1 ¼ cups cracker crumbs (Saltines, about a sleeve)
¾ cup walnuts, ground (buy chopped and crush them)
¾ cup grated cheese (your choice – cheddar is good)
1 sweet onion, small, finely chopped
2 garlic cloves, pressed (or equivalent garlic powder)
4 eggs
½ tsp salt
1 ½ tsp sage
3 TB minced parsley 

Sweet and Sour Glaze

¼ cup vegetable oil
¼ cup lemon juice
Zest of one lemon
¾ cup apricot or apricot/pineapple jam
½ cup ketchup
2 TB brown sugar
2 TB onion, grated
½ tsp salt
½ tsp oregano
Dash of hot sauce and/or a pinch of red pepper

RB Mixture.jpg

Preheat oven to 350 degrees. Cover a cookie sheet in foil and spray with cooking oil.

For the balls, double bag a sleeve of Saltines and beat the hell out of them with a rolling pin. Then, double bag a little over a cup of walnuts and beat the hell out of them. Measure those and all of the rest of the ingredients, except the eggs, into a mixing bowl.

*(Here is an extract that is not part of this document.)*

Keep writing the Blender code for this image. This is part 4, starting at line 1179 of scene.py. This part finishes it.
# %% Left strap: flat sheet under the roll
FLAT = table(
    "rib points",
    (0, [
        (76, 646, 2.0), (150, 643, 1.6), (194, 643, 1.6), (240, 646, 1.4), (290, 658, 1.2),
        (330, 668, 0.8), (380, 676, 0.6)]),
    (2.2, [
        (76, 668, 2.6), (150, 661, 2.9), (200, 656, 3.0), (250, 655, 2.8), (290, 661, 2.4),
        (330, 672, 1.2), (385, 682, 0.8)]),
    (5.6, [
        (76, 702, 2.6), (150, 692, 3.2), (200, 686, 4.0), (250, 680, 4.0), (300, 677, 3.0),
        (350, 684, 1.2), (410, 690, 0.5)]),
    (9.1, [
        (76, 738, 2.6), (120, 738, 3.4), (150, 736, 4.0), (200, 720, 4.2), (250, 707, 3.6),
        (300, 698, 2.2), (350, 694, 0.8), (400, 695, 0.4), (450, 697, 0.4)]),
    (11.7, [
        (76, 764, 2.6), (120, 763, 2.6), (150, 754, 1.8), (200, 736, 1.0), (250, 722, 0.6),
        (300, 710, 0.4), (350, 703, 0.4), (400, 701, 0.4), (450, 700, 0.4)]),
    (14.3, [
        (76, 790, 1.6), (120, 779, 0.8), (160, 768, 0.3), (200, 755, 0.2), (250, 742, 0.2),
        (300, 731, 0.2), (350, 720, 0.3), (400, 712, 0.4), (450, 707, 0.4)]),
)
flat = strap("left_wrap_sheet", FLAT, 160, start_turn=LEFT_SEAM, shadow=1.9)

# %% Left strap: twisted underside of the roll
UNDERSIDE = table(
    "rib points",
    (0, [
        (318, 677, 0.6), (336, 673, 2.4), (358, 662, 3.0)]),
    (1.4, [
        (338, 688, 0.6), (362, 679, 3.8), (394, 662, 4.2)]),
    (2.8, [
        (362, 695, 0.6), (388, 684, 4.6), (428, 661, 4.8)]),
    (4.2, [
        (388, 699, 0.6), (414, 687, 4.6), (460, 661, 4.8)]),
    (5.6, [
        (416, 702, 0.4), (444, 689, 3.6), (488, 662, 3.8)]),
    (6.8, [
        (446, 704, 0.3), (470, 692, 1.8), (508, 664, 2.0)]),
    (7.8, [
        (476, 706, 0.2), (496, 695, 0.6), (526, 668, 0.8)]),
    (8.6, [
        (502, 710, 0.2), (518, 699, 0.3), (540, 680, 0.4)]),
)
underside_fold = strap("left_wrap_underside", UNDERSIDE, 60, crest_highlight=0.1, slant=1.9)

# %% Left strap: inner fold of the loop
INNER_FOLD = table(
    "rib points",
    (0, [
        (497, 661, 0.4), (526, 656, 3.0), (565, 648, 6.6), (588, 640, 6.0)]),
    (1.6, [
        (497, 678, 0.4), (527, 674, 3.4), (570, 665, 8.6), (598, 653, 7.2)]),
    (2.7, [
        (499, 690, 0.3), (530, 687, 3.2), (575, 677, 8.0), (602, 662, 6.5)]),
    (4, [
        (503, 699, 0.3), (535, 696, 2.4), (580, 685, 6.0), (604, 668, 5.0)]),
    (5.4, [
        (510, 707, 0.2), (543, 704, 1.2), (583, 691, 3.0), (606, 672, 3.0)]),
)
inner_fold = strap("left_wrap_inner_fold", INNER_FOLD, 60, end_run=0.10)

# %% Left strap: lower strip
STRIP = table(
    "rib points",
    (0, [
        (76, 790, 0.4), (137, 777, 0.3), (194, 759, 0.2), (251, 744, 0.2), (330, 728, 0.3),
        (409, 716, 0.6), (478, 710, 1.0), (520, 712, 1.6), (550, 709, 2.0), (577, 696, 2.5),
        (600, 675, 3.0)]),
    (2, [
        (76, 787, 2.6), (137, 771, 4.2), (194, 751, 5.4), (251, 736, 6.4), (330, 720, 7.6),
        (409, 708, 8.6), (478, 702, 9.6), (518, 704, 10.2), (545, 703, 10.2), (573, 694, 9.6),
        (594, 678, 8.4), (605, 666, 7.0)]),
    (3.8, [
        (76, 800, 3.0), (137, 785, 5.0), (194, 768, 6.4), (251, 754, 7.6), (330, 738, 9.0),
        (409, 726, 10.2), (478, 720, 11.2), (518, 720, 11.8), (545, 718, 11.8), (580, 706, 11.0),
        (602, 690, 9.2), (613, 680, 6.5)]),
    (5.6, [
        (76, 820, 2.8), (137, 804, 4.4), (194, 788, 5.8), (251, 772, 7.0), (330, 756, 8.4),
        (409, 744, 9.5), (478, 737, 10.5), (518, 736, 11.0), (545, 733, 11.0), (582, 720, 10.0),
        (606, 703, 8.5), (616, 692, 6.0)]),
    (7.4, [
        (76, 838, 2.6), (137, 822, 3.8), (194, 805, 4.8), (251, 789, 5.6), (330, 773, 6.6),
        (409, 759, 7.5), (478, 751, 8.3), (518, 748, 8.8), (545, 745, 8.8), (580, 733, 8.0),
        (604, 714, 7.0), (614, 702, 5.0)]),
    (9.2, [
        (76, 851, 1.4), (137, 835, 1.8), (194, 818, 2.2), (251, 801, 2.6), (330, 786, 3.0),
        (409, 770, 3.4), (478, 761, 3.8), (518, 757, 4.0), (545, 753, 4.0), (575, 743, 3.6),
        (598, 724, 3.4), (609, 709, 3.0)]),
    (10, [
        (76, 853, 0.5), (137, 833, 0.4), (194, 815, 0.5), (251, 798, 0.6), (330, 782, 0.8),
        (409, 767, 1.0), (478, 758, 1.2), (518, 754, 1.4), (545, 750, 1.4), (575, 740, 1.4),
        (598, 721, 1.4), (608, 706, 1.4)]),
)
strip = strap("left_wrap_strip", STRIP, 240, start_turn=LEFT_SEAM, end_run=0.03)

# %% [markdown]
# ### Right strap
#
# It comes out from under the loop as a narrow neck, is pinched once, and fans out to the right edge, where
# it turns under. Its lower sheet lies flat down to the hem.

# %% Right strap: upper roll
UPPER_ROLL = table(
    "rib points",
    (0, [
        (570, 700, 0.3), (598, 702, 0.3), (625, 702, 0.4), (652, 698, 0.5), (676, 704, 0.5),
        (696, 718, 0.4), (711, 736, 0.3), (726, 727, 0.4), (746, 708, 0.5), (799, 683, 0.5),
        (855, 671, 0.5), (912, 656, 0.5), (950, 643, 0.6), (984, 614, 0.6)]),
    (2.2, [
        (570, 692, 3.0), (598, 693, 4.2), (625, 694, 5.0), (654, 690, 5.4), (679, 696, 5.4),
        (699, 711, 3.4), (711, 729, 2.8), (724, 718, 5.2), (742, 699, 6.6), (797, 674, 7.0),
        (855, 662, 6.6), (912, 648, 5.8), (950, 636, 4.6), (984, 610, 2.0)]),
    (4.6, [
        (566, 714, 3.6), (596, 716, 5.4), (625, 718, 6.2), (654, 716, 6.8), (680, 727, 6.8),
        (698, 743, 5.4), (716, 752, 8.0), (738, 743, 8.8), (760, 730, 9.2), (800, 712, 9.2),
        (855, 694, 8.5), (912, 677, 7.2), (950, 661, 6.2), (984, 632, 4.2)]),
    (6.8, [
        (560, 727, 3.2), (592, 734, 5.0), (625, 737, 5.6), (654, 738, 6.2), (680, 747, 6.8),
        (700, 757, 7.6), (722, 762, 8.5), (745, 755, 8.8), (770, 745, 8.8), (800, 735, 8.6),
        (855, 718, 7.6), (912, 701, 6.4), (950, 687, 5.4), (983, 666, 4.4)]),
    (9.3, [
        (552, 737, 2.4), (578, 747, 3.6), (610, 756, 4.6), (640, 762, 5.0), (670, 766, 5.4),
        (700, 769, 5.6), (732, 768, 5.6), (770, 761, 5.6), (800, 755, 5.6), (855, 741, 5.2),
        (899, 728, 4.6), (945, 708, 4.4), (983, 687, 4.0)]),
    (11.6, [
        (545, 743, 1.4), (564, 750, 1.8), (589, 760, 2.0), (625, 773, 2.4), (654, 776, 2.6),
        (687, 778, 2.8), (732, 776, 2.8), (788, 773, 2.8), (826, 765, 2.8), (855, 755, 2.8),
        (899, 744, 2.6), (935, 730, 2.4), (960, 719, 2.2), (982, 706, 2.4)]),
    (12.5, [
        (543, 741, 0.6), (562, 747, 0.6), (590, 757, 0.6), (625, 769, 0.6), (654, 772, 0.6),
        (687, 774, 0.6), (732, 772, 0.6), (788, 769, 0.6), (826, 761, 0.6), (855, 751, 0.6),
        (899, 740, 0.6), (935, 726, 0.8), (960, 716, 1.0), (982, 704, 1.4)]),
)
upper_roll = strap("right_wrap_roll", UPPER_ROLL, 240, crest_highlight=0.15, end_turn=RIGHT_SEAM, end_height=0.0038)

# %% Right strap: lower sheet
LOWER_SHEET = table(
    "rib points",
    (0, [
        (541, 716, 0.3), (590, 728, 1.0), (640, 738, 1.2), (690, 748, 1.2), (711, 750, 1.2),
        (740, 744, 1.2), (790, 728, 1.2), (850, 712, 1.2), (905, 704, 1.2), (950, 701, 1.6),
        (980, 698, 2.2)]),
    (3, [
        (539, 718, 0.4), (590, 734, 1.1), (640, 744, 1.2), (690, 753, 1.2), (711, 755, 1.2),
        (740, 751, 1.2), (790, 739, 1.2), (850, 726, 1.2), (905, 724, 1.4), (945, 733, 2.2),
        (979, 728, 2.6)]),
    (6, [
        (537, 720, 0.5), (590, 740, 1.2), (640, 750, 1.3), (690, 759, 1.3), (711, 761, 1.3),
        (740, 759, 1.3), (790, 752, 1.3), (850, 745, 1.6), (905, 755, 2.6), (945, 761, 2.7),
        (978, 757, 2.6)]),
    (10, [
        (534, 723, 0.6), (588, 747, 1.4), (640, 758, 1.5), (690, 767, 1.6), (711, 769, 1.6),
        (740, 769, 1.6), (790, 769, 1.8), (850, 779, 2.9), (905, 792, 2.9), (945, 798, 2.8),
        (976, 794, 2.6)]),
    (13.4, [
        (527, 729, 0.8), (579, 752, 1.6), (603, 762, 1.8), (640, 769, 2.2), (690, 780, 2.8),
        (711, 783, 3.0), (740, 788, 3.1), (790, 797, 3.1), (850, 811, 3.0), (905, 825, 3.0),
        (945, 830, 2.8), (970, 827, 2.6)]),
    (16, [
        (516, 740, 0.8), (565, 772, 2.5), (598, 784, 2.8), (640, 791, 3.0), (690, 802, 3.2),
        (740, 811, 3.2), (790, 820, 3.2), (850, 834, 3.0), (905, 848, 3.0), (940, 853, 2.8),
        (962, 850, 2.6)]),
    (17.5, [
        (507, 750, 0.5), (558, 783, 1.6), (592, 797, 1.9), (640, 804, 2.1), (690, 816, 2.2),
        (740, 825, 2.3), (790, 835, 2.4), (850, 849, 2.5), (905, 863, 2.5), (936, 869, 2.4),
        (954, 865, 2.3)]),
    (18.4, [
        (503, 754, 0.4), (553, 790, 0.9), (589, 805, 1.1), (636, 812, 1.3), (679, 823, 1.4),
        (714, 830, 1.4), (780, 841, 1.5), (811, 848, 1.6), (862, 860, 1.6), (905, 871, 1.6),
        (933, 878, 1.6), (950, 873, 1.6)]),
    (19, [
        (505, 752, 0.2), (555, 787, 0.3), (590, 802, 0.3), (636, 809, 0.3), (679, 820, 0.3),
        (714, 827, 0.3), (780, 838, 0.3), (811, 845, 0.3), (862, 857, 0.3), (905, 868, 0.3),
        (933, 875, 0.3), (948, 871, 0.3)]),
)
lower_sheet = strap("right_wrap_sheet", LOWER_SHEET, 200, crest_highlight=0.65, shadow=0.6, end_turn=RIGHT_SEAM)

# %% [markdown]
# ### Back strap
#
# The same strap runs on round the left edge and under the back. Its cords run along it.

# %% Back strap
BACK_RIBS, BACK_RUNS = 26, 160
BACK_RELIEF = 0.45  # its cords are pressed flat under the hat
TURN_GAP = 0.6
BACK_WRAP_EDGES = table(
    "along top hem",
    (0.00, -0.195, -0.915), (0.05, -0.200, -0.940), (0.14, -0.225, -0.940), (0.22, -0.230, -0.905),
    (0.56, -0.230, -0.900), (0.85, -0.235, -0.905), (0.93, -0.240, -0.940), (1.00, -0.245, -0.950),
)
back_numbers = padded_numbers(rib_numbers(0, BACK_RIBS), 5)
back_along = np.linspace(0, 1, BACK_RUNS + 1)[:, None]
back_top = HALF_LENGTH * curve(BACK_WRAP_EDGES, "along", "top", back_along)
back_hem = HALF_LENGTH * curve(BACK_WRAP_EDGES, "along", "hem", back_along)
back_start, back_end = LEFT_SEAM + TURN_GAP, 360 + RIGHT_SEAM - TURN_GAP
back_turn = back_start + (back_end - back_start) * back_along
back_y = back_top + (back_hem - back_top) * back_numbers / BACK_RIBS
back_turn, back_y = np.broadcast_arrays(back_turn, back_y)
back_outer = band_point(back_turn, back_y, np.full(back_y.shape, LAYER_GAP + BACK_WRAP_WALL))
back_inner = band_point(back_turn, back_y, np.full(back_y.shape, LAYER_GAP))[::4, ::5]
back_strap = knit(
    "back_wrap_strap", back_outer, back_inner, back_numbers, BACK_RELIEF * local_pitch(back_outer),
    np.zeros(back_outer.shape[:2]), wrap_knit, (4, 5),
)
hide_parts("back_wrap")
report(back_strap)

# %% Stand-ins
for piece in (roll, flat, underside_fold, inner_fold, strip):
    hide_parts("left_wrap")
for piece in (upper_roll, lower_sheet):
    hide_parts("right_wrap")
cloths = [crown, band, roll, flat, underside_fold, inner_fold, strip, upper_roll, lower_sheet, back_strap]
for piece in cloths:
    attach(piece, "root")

Whisk the eggs then mix them into the dry ingredients. Let it all sit for a couple of minutes for the dry ingredients to absorb the egg. Form them into 10 – 14 balls about the size of a golf ball, and place them on the cookie sheet. The balls will seem loose, but they will hold together. Place in preheated oven for 20 minutes.

Mix all of the sauce ingredients in a sauce pan and bring to a boil then cut off heat.

Take the balls out of the oven after 20 minutes. Baste the balls with the glaze.

Return to the oven and cook an additional 15 – 20 minutes.

Remove from the oven and baste again. Enjoy!

Notes

  • You can substitute white vinegar for the lemon juice and zest.

  • Substitute Heinz chili sauce for the ketchup for a nice little kick.

  • The recipe calls for grated cheese, but shredded works fine, too.